Reddit will offer shares in its IPO at issue price to 75,000 of its most active users

Abaixo de Cão@lemm.ee to Reddit@lemmy.world – 69 points –
Reddit will offer shares in its IPO at issue price to 75,000 of its most active users: report
marketwatch.com
23

I hope this turns out to be the absolute disaster I am expecting.

I hope investors will see that the technology powering Reddit is no longer novel in execution or deployment. ActivityPub and its derivatives like Lemmy have proven this fact in practice.

The value of Reddit lies in its userbase and quality of dataset. As Reddit evolves to become increasingly hostile toward its userbase, the most valuable members become the most heavily impacted. This leads to the migrations away from the platform and eventual degradation of data quality. The sale of user data to AI ahead of the IPO is an important indication that the Reddit c-suite is keenly aware of this.

Hopefully the financial world will view the IPO as a cash-out for investors and not a viable investment into a sustainable business model.

That's a nice fantasy, but the reality is that only a tiny portion of people actually migrate off a platform these days. Reddit knows that they can abuse their userbase for profit without considerable fallout, which is why they do it. Users don't have the desire or patience to create new communities these days. They're not interested in going somewhere with fewer people. Of course some users are interested, those users are us. But what was the percentage of people during the mass Exodus? I think it was less than 1% if I remember correctly.

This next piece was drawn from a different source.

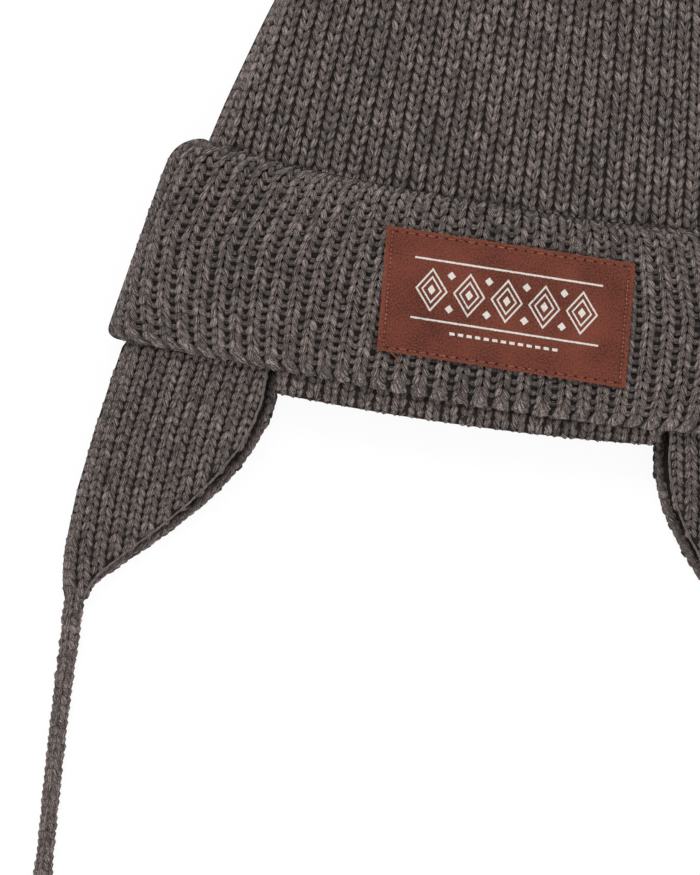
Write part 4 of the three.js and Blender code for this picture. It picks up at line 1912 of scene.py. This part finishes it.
    def ground(self, name: str) -> Piece:
        """Makes the fabric behind the stitches.

        Args:
            name: Name of the piece.

        Returns:
            A closed folded wall.
        """
        outside = self.grid_at(self.ground_depth)[::2, ::3]
        close = self.grid_at(self.ground_depth * self.near_share)[::2, ::3]
        place = np.linspace(-1, 1, outside.shape[1])[None, :, None]
        # Near the fold and the upper edge the back, painted dark as shade, comes up to the face and shows
        # as a dark line.
        near = np.exp(-((place / 0.06) ** 2)) + 0.6 * np.exp(-(((1 - place) / 0.05) ** 2))
        outside = lerp(outside, close, near)
        inside = self.grid_at(SIZES.flap_tip_wall)[::2, ::3][:, ::-1]
        grid = np.concatenate([outside, inside], axis=1)
        rows, columns = grid.shape[:2]
        faces = shell_faces(rows, columns, False, True)
        for row in (0, rows - 1):
            start = row * columns
            for c in range(columns // 2 - 1):
                cap = [start + c, start + c + 1, start + columns - 2 - c, start + columns - 1 - c]
                faces.append(cap[::-1] if row == 0 else cap)
        return make_piece(name, grid.reshape(-1, 3), faces, SHADED_KNIT_BACK.material())

    def build(self) -> list[Piece]:
        """Makes the flap's pieces.

        Returns:
            The pieces.
        """
        name = "ear_flap_right" if self.side > 0 else "ear_flap_left"
        cloth = YarnBatch(51 + self.side)
        self.stitches(cloth)
        edge = YarnBatch(61 + self.side)
        self.edge(edge, upper=False)
        # Pale thread along the upper edge, painted as a highlight.
        rim = YarnBatch(63 + self.side)
        self.edge(rim, upper=True)
        layers = (("stitches", cloth, FLAP_YARN), ("edge", edge, FLAP_YARN), ("rim", rim, RIM_HIGHLIGHT_YARN))
        pieces = [
            declare(batch.build(f"{name}_{place}", yarn), "yarn_flap") for place, batch, yarn in layers
        ]
        return pieces + [declare(self.ground(f"{name}_ground"), "yarn_flap", name)]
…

Reddit is already starting to replace permanent bans with little two or three day bans because they can't afford to lose the active users that tend to get reports.

I really can't see anything other than the stock price tanking immediately at the IPO. These people are getting in on the top floor.

I am laughing the valuation of Reddit right now on Reuters. 10 billion.

https://www.reuters.com/technology/reddit-raise-700-million-over-10-billion-valuation-2021-08-12/

How the fuck to they dream up there numbers.

Last quarter they made 100 million from advertising revenue. Thats a maximum gross income of 400 million a year. Last year the same time they made around 30 million.

If they maintain the 100 million income revenue, that's only 400 million per year. It will take 25 years to generate 10 billion gross income.

the thing is people don't really care about numbers anymore - it's all just based on hype. Here are some fcf yields:

  • nvidia - 1.4%
  • tesla - 0.7%
  • amazon - 2%
  • meta - 4.2%
  • amd - 0.4%
  • and so on...

these are all in the same ballpark. The market right now behaves like a 13 year old crypto lover that doesn't have the mental capacity to do basic math. I can totally see reddit skyrocketing after the IPO. No chance I'm be buying in, though.

They announced the Google deal the same day as the IPO on purpose, to gild reddit with some of Google's name recognition.

Yeah, I think the current owners will do well in the IPO but most of the others will regret buying immediately. But once the market settles on a more realistic price, as much as I'd like to see it fail, I don't think it will. It's still better than Facebook and they are doing pretty well despite their mierdas touch.

It remains to be seen how well they can run the business with the transparency and oversight that comes with being a publicly traded company.

I guess 75,000 bots can own stock, why not?

Just keep in mind, its about 75,000 users who are keeping the entity of reddit, from content to first comments to moderation, going.

It really doesn't take much. 75,000 power users do more than the entirety of the rest of the users of reddit combined.

Not really. I got the offer (at least I believe so from the email I got) and haven’t touched Reddit in months.

Apparently it's accounts with over 200k karma. I got the offer on three of my old accounts, even ones I haven't touched in years (except to delete my history).

Interesting, has this number dropped due to 45,000 people being here now?

Edit: just realized the number comes from the article

Almost certainly since it's the active users that tend to get reported the most and get banned the most for just regular shit. It's why Reddit is "banning" people for like 3 days instead of just permanently banning people like they used to.